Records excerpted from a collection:
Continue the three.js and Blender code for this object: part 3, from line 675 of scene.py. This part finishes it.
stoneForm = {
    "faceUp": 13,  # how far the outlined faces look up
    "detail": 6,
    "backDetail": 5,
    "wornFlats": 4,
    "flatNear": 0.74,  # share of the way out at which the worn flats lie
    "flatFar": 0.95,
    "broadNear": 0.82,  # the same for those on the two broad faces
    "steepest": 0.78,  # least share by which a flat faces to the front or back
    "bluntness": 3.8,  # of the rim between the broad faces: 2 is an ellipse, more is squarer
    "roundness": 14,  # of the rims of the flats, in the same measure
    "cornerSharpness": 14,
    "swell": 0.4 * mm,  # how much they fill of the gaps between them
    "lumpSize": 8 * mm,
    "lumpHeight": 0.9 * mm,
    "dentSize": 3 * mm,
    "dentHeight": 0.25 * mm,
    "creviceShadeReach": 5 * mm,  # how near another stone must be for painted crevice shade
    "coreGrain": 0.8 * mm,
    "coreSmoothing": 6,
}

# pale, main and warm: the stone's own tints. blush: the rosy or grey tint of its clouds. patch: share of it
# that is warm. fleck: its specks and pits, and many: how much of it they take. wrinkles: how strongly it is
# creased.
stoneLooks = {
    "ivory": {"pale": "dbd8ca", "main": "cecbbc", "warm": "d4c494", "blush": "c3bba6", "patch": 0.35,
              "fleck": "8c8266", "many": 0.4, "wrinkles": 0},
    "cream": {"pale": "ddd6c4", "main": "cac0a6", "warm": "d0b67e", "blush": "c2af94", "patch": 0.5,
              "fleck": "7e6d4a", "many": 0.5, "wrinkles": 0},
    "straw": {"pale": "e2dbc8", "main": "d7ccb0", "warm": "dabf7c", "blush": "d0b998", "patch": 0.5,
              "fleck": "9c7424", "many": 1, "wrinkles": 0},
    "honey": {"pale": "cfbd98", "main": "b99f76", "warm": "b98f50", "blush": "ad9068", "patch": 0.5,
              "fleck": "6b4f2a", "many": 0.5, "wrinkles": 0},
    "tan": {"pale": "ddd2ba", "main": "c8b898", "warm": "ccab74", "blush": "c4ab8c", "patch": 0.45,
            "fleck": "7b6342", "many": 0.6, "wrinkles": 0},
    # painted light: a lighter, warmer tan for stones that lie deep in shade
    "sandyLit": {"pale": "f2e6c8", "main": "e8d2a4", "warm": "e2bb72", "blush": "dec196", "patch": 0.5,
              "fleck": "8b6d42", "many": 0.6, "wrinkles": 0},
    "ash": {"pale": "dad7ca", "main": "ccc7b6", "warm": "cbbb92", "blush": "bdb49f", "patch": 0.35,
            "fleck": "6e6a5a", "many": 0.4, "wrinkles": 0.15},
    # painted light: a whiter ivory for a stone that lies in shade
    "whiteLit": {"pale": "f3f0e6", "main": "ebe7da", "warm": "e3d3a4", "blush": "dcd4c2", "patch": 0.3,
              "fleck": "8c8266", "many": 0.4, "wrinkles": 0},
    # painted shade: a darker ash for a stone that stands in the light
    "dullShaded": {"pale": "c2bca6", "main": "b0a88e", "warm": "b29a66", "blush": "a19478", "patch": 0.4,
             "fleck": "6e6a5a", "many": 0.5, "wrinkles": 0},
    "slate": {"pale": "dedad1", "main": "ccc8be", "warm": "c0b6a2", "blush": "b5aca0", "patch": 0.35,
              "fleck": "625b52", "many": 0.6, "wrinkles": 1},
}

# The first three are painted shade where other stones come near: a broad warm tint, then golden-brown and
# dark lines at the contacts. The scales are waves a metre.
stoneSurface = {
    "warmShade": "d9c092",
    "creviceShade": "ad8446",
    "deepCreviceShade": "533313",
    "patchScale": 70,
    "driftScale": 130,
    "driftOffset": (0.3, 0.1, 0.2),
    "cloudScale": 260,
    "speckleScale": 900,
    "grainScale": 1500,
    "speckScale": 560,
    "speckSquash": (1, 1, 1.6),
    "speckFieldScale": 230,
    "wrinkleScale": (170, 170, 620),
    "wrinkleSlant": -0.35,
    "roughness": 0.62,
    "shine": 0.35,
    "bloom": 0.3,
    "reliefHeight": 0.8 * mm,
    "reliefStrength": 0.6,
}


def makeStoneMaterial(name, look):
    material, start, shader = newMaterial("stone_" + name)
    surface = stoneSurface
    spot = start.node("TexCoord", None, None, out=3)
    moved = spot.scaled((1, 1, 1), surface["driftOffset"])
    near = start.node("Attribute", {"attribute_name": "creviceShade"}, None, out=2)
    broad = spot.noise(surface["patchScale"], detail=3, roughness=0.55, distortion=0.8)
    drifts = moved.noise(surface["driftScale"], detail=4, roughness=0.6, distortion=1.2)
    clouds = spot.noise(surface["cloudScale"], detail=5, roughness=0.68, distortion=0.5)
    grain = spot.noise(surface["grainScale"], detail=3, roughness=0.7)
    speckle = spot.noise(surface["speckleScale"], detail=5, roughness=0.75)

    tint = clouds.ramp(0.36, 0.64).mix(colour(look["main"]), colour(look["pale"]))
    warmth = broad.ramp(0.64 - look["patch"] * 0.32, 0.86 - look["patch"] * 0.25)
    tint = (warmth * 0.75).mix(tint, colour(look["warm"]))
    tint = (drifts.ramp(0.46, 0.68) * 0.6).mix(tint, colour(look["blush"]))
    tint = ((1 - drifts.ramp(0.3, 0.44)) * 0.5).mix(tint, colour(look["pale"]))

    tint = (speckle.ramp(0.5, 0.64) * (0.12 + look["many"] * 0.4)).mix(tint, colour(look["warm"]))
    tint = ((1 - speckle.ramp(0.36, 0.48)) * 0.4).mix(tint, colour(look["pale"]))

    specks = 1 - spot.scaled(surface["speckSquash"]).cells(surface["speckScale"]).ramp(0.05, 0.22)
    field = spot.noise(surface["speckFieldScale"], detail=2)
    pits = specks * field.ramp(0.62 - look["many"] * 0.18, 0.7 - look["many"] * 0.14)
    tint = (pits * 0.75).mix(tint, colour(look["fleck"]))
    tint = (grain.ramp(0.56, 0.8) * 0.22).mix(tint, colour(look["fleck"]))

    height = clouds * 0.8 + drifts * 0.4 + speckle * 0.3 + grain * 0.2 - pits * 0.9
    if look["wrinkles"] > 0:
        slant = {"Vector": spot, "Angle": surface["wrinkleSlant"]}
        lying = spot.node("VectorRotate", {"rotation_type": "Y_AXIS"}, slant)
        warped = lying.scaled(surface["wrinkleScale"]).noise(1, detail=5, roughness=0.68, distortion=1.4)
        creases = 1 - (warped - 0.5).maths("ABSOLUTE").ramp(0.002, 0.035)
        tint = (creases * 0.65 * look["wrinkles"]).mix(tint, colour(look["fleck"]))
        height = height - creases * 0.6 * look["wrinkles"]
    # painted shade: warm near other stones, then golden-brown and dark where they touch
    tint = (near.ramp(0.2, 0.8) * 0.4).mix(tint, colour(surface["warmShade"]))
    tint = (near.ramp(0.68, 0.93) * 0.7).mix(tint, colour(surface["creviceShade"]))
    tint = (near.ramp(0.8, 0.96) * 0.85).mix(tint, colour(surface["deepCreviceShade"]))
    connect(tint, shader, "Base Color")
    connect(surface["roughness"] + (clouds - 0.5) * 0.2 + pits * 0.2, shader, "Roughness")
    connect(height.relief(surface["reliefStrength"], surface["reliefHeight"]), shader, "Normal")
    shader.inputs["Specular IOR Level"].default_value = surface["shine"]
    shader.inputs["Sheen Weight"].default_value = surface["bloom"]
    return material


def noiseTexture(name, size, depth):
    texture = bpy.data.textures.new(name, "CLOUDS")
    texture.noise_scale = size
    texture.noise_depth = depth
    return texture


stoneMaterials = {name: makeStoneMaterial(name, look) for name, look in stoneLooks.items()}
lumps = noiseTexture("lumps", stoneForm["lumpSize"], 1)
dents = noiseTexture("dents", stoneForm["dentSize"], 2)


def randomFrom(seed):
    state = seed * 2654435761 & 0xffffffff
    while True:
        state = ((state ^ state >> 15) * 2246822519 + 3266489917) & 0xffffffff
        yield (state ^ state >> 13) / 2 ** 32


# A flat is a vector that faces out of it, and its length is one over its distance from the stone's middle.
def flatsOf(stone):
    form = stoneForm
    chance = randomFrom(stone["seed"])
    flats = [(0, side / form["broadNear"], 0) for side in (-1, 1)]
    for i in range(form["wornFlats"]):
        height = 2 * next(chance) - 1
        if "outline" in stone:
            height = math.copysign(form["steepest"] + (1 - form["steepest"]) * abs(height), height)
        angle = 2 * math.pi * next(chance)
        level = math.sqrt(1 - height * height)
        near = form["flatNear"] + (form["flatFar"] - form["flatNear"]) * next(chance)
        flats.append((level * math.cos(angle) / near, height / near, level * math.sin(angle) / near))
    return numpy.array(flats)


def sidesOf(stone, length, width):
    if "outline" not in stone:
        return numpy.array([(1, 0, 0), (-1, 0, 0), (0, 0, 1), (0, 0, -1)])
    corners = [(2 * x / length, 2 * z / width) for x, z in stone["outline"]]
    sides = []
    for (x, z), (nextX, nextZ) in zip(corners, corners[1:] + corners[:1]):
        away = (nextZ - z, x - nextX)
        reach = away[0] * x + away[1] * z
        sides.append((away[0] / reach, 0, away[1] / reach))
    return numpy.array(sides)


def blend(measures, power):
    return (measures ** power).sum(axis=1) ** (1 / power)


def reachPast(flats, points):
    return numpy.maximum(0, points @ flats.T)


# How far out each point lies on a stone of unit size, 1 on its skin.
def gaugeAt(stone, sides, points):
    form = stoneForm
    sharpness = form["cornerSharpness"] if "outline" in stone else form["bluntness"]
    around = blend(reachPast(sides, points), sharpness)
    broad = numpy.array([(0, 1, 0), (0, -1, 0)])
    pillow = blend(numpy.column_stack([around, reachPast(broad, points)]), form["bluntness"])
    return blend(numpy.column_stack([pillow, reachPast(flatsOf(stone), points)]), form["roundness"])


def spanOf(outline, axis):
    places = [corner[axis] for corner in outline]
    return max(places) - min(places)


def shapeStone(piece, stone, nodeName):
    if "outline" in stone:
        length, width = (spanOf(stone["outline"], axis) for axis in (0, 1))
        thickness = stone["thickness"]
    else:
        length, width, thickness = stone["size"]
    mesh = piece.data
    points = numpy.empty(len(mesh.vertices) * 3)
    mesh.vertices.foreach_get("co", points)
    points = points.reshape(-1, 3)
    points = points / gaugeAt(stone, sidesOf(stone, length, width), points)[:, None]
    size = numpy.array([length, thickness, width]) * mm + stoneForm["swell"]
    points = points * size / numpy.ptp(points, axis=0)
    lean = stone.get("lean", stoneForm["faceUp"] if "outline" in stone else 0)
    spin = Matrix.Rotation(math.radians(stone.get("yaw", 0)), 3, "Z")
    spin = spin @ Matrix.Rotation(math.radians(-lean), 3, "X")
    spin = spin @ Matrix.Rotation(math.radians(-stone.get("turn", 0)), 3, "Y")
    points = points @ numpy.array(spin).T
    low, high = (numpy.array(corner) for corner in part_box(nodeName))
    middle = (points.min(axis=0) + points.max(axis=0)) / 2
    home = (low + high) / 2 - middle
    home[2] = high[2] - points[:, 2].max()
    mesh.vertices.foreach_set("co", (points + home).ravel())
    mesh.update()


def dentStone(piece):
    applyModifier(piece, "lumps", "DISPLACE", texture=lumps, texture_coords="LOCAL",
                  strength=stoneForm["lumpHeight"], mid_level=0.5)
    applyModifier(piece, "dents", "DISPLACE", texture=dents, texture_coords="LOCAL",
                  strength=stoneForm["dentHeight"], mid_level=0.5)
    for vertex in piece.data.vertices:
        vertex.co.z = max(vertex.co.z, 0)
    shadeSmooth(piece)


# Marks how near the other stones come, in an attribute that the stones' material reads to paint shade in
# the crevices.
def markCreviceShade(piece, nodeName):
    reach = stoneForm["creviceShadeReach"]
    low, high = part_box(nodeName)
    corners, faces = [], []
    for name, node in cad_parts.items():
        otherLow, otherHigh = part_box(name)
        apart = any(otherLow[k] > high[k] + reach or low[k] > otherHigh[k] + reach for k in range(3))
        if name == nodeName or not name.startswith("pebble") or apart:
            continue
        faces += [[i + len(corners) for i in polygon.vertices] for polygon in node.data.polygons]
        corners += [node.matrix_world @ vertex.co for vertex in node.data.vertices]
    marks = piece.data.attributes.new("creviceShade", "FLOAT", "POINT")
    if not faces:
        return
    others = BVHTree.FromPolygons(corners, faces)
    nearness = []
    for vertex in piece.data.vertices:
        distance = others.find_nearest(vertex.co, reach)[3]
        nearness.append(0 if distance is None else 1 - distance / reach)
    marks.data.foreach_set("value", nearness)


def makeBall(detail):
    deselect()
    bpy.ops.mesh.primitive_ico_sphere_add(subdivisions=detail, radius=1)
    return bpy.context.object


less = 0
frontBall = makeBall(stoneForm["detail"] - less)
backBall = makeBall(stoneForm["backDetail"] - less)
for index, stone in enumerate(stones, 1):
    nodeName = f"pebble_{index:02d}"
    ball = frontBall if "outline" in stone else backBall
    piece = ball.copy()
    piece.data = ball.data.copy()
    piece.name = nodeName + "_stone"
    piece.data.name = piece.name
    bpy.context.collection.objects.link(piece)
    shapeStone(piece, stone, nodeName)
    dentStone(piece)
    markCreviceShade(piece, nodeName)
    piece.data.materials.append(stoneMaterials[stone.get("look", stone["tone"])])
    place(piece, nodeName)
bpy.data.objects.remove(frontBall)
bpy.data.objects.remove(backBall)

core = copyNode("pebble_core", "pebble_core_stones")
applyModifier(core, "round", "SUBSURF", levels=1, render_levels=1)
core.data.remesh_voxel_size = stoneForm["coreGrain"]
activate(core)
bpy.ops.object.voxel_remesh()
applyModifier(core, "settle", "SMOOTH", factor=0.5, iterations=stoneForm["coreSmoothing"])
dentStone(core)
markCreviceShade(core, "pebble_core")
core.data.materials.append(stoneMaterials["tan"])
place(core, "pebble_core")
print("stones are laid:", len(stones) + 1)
==
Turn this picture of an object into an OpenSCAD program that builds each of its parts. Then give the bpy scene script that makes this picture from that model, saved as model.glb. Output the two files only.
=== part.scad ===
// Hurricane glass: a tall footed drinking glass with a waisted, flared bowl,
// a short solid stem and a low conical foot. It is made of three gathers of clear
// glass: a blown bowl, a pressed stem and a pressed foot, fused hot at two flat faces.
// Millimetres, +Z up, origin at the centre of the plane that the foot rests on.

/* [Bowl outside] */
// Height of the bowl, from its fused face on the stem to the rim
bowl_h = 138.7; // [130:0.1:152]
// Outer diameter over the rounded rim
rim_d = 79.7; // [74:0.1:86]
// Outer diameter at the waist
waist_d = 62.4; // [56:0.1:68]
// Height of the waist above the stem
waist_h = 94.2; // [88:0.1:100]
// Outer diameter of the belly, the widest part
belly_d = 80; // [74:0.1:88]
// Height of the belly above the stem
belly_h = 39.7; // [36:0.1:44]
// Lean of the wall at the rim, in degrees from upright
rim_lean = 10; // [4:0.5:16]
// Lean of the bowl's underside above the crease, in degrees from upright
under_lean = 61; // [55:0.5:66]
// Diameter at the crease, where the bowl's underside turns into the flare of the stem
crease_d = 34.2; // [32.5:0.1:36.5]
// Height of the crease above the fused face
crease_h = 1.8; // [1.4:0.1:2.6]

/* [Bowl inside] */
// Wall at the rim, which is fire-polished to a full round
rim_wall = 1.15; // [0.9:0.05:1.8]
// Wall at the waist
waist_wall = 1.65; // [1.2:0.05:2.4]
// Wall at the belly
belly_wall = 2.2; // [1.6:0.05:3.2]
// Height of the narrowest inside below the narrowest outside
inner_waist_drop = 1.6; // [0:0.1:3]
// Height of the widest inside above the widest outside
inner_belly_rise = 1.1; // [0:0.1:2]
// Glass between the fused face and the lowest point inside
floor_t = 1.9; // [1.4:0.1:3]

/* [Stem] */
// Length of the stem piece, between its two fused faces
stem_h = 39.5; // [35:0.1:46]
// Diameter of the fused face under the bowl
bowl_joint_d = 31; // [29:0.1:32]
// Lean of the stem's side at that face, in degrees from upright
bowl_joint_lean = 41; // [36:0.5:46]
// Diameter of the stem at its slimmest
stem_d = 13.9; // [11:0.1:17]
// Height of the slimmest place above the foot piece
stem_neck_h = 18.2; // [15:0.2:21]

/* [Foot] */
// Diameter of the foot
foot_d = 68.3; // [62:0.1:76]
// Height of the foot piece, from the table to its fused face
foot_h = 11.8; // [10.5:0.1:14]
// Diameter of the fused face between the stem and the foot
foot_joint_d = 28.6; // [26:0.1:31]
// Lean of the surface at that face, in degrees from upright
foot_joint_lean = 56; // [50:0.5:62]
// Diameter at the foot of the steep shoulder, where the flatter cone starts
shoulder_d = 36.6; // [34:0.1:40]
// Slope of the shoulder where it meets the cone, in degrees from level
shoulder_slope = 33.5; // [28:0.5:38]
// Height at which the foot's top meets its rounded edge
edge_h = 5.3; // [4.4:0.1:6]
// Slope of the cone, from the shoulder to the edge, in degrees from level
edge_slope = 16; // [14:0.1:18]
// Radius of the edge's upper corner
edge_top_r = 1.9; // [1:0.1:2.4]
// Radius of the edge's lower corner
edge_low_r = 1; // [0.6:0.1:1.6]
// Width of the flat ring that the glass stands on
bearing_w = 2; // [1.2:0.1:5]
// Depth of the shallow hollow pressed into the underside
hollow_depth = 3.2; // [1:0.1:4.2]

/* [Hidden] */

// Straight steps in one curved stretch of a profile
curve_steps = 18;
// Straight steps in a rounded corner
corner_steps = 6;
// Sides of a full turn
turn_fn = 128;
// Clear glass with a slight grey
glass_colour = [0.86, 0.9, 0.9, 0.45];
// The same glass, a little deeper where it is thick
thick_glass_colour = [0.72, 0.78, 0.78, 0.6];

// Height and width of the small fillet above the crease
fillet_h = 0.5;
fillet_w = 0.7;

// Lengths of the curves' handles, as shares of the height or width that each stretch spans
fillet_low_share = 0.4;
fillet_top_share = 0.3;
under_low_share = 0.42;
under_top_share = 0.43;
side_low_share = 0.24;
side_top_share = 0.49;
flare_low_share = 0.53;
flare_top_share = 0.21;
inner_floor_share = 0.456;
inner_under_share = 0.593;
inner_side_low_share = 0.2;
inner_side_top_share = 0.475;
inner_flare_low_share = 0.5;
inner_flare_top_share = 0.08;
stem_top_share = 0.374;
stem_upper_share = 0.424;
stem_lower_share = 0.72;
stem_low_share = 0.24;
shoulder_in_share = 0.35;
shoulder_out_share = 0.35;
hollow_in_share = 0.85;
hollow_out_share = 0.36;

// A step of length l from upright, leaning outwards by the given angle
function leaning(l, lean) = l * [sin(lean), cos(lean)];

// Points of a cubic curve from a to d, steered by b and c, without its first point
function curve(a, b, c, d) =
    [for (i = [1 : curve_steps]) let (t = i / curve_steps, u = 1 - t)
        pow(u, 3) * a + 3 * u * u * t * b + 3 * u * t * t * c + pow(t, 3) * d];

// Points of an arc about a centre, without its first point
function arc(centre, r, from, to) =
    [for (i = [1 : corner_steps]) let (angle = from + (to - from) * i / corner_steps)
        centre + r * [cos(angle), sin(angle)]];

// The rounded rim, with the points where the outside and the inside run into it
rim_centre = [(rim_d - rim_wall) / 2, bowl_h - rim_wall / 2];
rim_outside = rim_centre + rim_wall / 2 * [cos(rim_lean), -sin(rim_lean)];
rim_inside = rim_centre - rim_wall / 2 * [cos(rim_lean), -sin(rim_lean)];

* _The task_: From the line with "Turn this picture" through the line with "floor_t = 1.9; // [1.4:0.1:3]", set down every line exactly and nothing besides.

* _Answer below_:
Turn this picture of an object into an OpenSCAD program that builds each of its parts. Then give the bpy scene script that makes this picture from that model, saved as model.glb. Output the two files only.
=== part.scad ===
// Hurricane glass: a tall footed drinking glass with a waisted, flared bowl,
// a short solid stem and a low conical foot. It is made of three gathers of clear
// glass: a blown bowl, a pressed stem and a pressed foot, fused hot at two flat faces.
// Millimetres, +Z up, origin at the centre of the plane that the foot rests on.

/* [Bowl outside] */
// Height of the bowl, from its fused face on the stem to the rim
bowl_h = 138.7; // [130:0.1:152]
// Outer diameter over the rounded rim
rim_d = 79.7; // [74:0.1:86]
// Outer diameter at the waist
waist_d = 62.4; // [56:0.1:68]
// Height of the waist above the stem
waist_h = 94.2; // [88:0.1:100]
// Outer diameter of the belly, the widest part
belly_d = 80; // [74:0.1:88]
// Height of the belly above the stem
belly_h = 39.7; // [36:0.1:44]
// Lean of the wall at the rim, in degrees from upright
rim_lean = 10; // [4:0.5:16]
// Lean of the bowl's underside above the crease, in degrees from upright
under_lean = 61; // [55:0.5:66]
// Diameter at the crease, where the bowl's underside turns into the flare of the stem
crease_d = 34.2; // [32.5:0.1:36.5]
// Height of the crease above the fused face
crease_h = 1.8; // [1.4:0.1:2.6]

/* [Bowl inside] */
// Wall at the rim, which is fire-polished to a full round
rim_wall = 1.15; // [0.9:0.05:1.8]
// Wall at the waist
waist_wall = 1.65; // [1.2:0.05:2.4]
// Wall at the belly
belly_wall = 2.2; // [1.6:0.05:3.2]
// Height of the narrowest inside below the narrowest outside
inner_waist_drop = 1.6; // [0:0.1:3]
// Height of the widest inside above the widest outside
inner_belly_rise = 1.1; // [0:0.1:2]
// Glass between the fused face and the lowest point inside
floor_t = 1.9; // [1.4:0.1:3]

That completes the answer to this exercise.